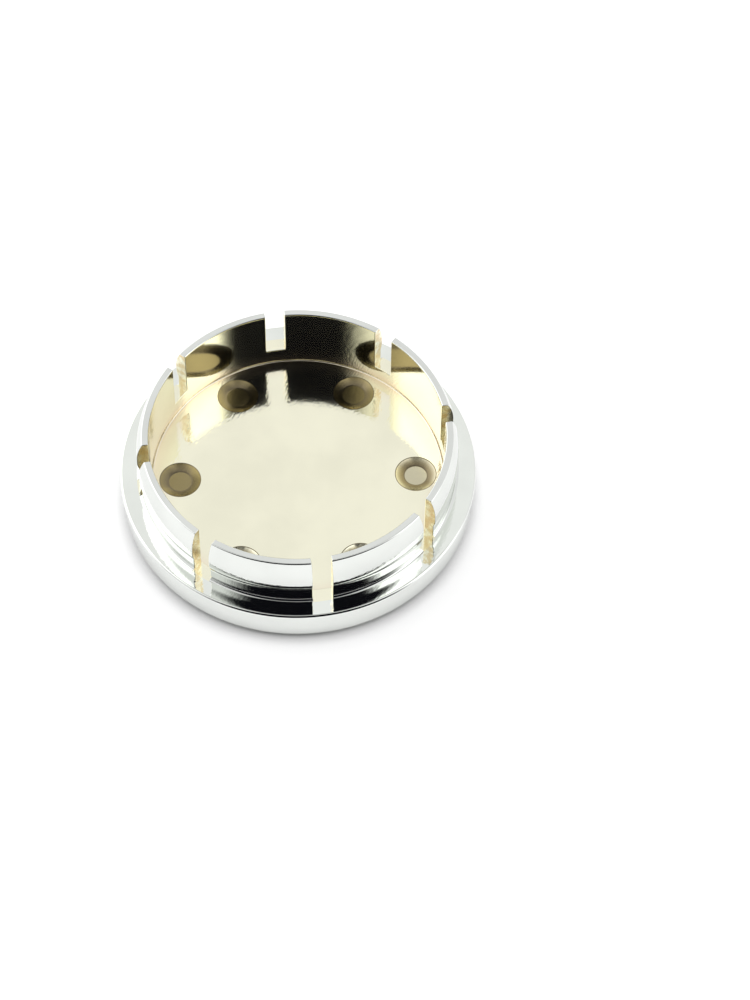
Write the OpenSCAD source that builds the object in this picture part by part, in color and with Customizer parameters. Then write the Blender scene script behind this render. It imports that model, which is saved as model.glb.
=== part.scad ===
// Wheel centre cap, moulded in one piece and chrome plated.
// It lies on its front lip with the clip fingers pointing up (+Z), which is
// how it comes to rest. The origin is on the cap's axis, in the plane of the lip.

/* [Rim] */
// Outside diameter of the rim, at its back edge
rim_d = 65; // [62:0.5:75]
// Height of the rim from the front lip to its flat back face
rim_h = 7.7; // [6.5:0.1:10]
// Draft of the rim wall, which narrows towards the front, in degrees
rim_draft = 4; // [0:0.5:6]
// Radius that rolls the rim wall over to the front lip
nose_r = 2.2; // [0.8:0.1:3]
// Radius of the edge between the rim wall and the back face
back_edge_r = 0.5; // [0.2:0.1:1]

/* [Front face] */
// Width of the flat crest of the front lip, which the cap lies on
lip_land = 0.2; // [0.1:0.05:1]
// Radius of the lip's inner edge
lip_edge_r = 0.4; // [0.2:0.05:0.5]
// Depth of the flat front face below the crest of the lip
face_recess = 1.2; // [0.6:0.1:2]
// Thickness of the front wall
face_wall = 3.2; // [2:0.1:4]

/* [Clip ring] */
// Width of the flat back face outside the neck, which seats the cap on the wheel.
// The straight neck that enters the wheel's bore is the rest: 57.6 mm across.
seat_w = 3.7; // [3.2:0.1:5]
// Wall thickness of the ring at the neck
ring_wall = 2; // [1.2:0.1:2.5]
// Height of the clip fingers above the rim's back face
finger_h = 10.4; // [9:0.1:14]
// Height of the snap bead over the neck
bead_height = 0.35; // [0.1:0.05:0.8]
// Height of the straight band on the crest of the bead, which grips the bore
bead_land = 1.2; // [0.6:0.1:2]
// Radius that rounds the bead above its band, towards the fingertips
bead_round = 9; // [7:0.5:12]
// Radius that rounds the bead below its band, towards the neck
bead_under = 4; // [2:0.5:6]
// Distance from the fingertips down to the middle of the band
bead_drop = 4.9; // [4:0.1:5.5]
// Radius of the outer edge of the fingertips
tip_edge_r = 0.3; // [0.1:0.05:0.4]
// Bevel on the inner edge of the fingertips
tip_bevel = 0.25; // [0.1:0.05:0.4]
// Fillet between the neck and the rim's back face
root_r = 0.6; // [0.3:0.1:1.2]
// Fillet between the inside of the ring and the floor
floor_r = 0.3; // [0.1:0.1:0.8]

/* [Slots] */
// Number of slots, which is also the number of fingers
slots = 8; // [4:1:12]
// Width of each slot
slot_w = 3.6; // [2:0.1:5]
// Turn of the first slot from +X, in degrees
slot_turn = 10.5; // [0:0.5:45]

/* [Ejector marks] */
// Number of round ejector pin marks sunk in the floor
marks = 6; // [3:1:8]
// Distance from the inside of the ring to the centre of each mark
mark_inset = 5.2; // [4.6:0.1:10]
// Diameter of each mark where it meets the floor
mark_d = 7.5; // [6:0.1:8]
// Diameter of the flat bottom of each mark
mark_flat_d = 4.5; // [3:0.1:5.5]
// Depth of each mark
mark_depth = 0.6; // [0.3:0.05:1]
// Turn of the first mark from +X, in degrees
mark_turn = 3; // [0:0.5:60]

/* [Hidden] */
$fn = 96;

// Overshoot of cuts past the surface that they open
eps = 0.5;

rim_r = rim_d / 2;
neck_r = rim_r - seat_w;
bore_r = neck_r - ring_wall;
floor_z = face_recess + face_wall;
tip_z = rim_h + finger_h;

// The rim wall is the straight line whose points p meet p * wall_n = wall_k.
// It touches the circle of the back edge and the circle of the nose from outside.
wall_n = [cos(rim_draft), -sin(rim_draft)];
back_c = [rim_r - back_edge_r, rim_h - back_edge_r];
wall_k = back_c * wall_n + back_edge_r;
nose_c = [(wall_k - nose_r - nose_r * wall_n[1]) / wall_n[0], nose_r];

// The front face ends where the lip's inner edge starts
face_r = nose_c[0] - lip_land - lip_edge_r;

// The bead is a circle at each end of its band. The tip edge is a small circle that
// touches the upper one from inside.
bead_r = neck_r + bead_height;
bead_z = tip_z - bead_drop;
low_c = [bead_r - bead_under, bead_z - bead_land / 2];
high_c = [bead_r - bead_round, bead_z + bead_land / 2];
tip_rise = tip_z - tip_edge_r - high_c[1];
tip_c = high_c + [sqrt(pow(bead_round - tip_edge_r, 2) - pow(tip_rise, 2)), tip_rise];
tip_touch = high_c + (tip_c - high_c) * bead_round / (bead_round - tip_edge_r);

// Corner filler: a square of side r less the circle around its far corner
module fillet_section(r) {
    difference() {
        square(r);
        translate([r, r]) circle(r);
    }
}

// Half section of the rim and the front wall, from the axis outwards
module rim_section() {
    difference() {
        union() {
            polygon([[0, 0], [nose_c[0], 0], nose_c + nose_r * wall_n,
                     back_c + back_edge_r * wall_n, [back_c[0], rim_h], [0, rim_h]]);
            translate(nose_c) circle(nose_r);
            translate(back_c) circle(back_edge_r);
        }
        face_pocket_section();
        translate([0, floor_z]) square([bore_r, rim_h]);
    }
    translate([bore_r, floor_z]) mirror([1, 0]) fillet_section(floor_r);
}

// Half section of the pocket of the front face, flared by the lip's inner edge
module face_pocket_section() {
    translate([0, -eps]) square([face_r, face_recess + eps]);
    difference() {
        translate([face_r, 0]) square(lip_edge_r);
        translate([face_r + lip_edge_r, lip_edge_r]) circle(lip_edge_r);
    }
}

// Half section of the clip ring above the back face: neck, snap bead, rounded tip
// and root fillet
module ring_section() {
    difference() {
        union() {
            translate([bore_r, rim_h]) square([ring_wall, bead_z - rim_h]);
            intersection() {
                union() {
                    translate(low_c) circle(bead_under, $fn = 192);
                    translate(high_c) circle(bead_round, $fn = 192);
                    translate([bore_r, low_c[1]]) square([bead_r - bore_r, bead_land]);
                }
                translate([bore_r, rim_h]) square([rim_r, tip_touch[1] - rim_h]);
            }
            translate([bore_r, bead_z]) square([tip_c[0] - bore_r, bead_drop]);
            translate(tip_c) circle(tip_edge_r);
            translate([neck_r, rim_h]) fillet_section(root_r);
        }
        polygon([[bore_r, tip_z - tip_bevel], [bore_r + tip_bevel, tip_z],
                 [bore_r, tip_z + eps], [bore_r - eps, tip_z]]);
    }
}

// Cutters for the slots, from below the ring to above the fingertips
module slot_cutters() {
    for (i = [0 : slots - 1])
        rotate(slot_turn + i * 360 / slots)
            translate([bore_r / 2, -slot_w / 2, rim_h - eps])
                cube([neck_r + root_r + eps - bore_r / 2, slot_w, finger_h + 2 * eps]);
}

// Cutters for the ejector marks, shallow cones with a flat bottom
module mark_cutters() {
    for (i = [0 : marks - 1])
        rotate(mark_turn + i * 360 / marks)
            translate([bore_r - mark_inset, 0, floor_z - mark_depth])
                cylinder(h = mark_depth, d1 = mark_flat_d, d2 = mark_d);
}

// Rim with the front wall, its sunk face and the marks in its floor
module rim() {
    color([0.86, 0.86, 0.84])
    difference() {
        rotate_extrude($fn = 192) rim_section();
        mark_cutters();
    }
}

// Ring of clip fingers, parted by slots that are flush with the rim's back face
module clip_ring() {
    color([0.88, 0.87, 0.80])
    difference() {
        rotate_extrude($fn = 192) ring_section();
        slot_cutters();
    }
}

// The whole cap, which is one solid
module centre_cap() {
    rim();
    clip_ring();
}

centre_cap();
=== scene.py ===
"""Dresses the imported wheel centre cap: a finely moulded, chrome plated surface
in place of the plain solid, on a white studio floor.

The sizes are in millimetres in the maths below and in metres in Blender.
"""

import math

import bpy
import numpy as np
from mathutils import Matrix, Vector


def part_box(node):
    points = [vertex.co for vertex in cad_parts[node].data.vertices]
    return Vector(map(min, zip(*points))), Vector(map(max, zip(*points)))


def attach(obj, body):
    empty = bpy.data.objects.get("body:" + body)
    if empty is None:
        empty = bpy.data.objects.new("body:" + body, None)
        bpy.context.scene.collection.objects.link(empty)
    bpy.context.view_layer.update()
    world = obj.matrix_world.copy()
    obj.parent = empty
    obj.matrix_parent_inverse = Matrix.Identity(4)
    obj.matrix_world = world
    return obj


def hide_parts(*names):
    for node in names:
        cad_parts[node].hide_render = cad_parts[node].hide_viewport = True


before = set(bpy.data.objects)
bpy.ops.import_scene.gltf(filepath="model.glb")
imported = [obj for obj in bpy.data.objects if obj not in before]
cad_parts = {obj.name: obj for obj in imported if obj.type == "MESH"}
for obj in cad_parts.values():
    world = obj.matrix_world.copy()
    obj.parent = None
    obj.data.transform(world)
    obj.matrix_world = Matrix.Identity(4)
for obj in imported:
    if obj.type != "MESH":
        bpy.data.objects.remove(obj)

bl_info = {
    "name": "Wheel centre cap",
    "version": (1, 0, 0),
    "blender": (4, 5, 0),
    "location": "3D View > Sidebar > Centre cap",
    "description": "Builds a chrome plated snap-in wheel centre cap and its stage",
    "category": "Add Mesh",
}

CAD_LOW, CAD_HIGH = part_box("centre_cap")
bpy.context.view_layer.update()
MM = 0.001

# Fine forms, in millimetres: the rounded rim and foot of an ejector mark, and the
# height over which the fingers' rounded ends fade out towards the back face.
MARK_EDGE_R, MARK_FOOT_R = 0.5, 1.2
EDGE_FADE = 0.8

# Steps of the profiles and grids, and how finely points are told apart.
LAND_STEPS, SILL_STEPS, TIP_STEPS = 7, 4, 5
SLOT_STEPS, EDGE_STEPS, FINGER_STEPS = 6, 4, 36
SPOKE_STEPS, SECTOR_STEPS = 48, 3
POINTS_PER_MM = 1e4

# Kinds of plating. All but the first have a layer of their own in the mesh.
OUTSIDE, SEAT, INSIDE, MARK, ENDS, RING = range(6)
KINDS = ("seat", "inside", "mark", "ends", "ring")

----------

• Instruction: Repeat exactly the lines running from the one with "a flat bottom" through the one with "imported = [obj", both included.

• Task response:
// Cutters for the ejector marks, shallow cones with a flat bottom
module mark_cutters() {
    for (i = [0 : marks - 1])
        rotate(mark_turn + i * 360 / marks)
            translate([bore_r - mark_inset, 0, floor_z - mark_depth])
                cylinder(h = mark_depth, d1 = mark_flat_d, d2 = mark_d);
}

// Rim with the front wall, its sunk face and the marks in its floor
module rim() {
    color([0.86, 0.86, 0.84])
    difference() {
        rotate_extrude($fn = 192) rim_section();
        mark_cutters();
    }
}

// Ring of clip fingers, parted by slots that are flush with the rim's back face
module clip_ring() {
    color([0.88, 0.87, 0.80])
    difference() {
        rotate_extrude($fn = 192) ring_section();
        slot_cutters();
    }
}

// The whole cap, which is one solid
module centre_cap() {
    rim();
    clip_ring();
}

centre_cap();
=== scene.py ===
"""Dresses the imported wheel centre cap: a finely moulded, chrome plated surface
in place of the plain solid, on a white studio floor.

The sizes are in millimetres in the maths below and in metres in Blender.
"""

import math

import bpy
import numpy as np
from mathutils import Matrix, Vector


def part_box(node):
    points = [vertex.co for vertex in cad_parts[node].data.vertices]
    return Vector(map(min, zip(*points))), Vector(map(max, zip(*points)))


def attach(obj, body):
    empty = bpy.data.objects.get("body:" + body)
    if empty is None:
        empty = bpy.data.objects.new("body:" + body, None)
        bpy.context.scene.collection.objects.link(empty)
    bpy.context.view_layer.update()
    world = obj.matrix_world.copy()
    obj.parent = empty
    obj.matrix_parent_inverse = Matrix.Identity(4)
    obj.matrix_world = world
    return obj


def hide_parts(*names):
    for node in names:
        cad_parts[node].hide_render = cad_parts[node].hide_viewport = True


before = set(bpy.data.objects)
bpy.ops.import_scene.gltf(filepath="model.glb")
imported = [obj for obj in bpy.data.objects if obj not in before]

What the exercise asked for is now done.